Can established companies create disruptive innovations?

Rarely from within an existing business unit, because the incentives work against it. Incumbents who successfully pursue disruption typically do it through a separate subsidiary, a spinoff, or an acquisition of a smaller company already on the disruptive trajectory. Amazon Web Services, Google's acquisition of Android, and Johnson and Johnson's venture arm are all examples of incumbents creating or capturing disruption at arm's length.

How is disruptive innovation different from incremental innovation?

Incremental innovation improves an existing product for existing customers on dimensions they already value. Disruptive innovation initially performs worse on those dimensions but introduces new benefits (lower cost, simpler use, broader access) for a different customer segment. Over time, the disruptive product improves and the two paths intersect, at which point the incumbent faces a serious threat.

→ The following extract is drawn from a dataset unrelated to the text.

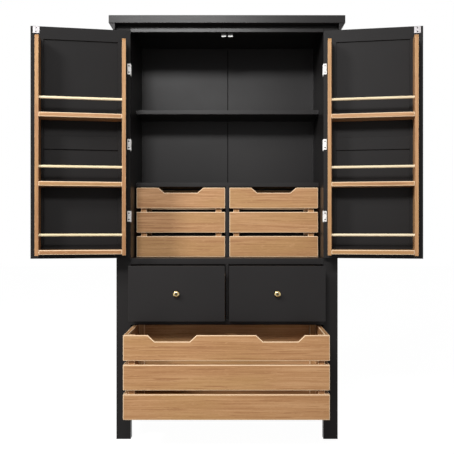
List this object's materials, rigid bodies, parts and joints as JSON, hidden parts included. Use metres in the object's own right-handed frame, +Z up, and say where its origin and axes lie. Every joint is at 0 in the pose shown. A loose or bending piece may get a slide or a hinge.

How do you know if a competitor is truly disruptive or just a new entrant?

Ask two questions. First, who is the target customer? If it's your core customers, the threat is sustaining. If it's the bottom of your market or people who currently don't buy at all, it may be disruptive. Second, what is the improvement trajectory? A disruptor's product should be getting better faster than the market's performance bar is rising. If that's the case, it will eventually cross into your core market, even if it looks irrelevant today.

Disruption is not a synonym for change, and it's not a compliment to hand out to every startup with a flashy pitch deck. But when you use Christensen's framework precisely, it becomes one of the most useful tools in strategic management: a way to spot the threats your competitors are too comfortable to see and your own organization is structurally motivated to ignore.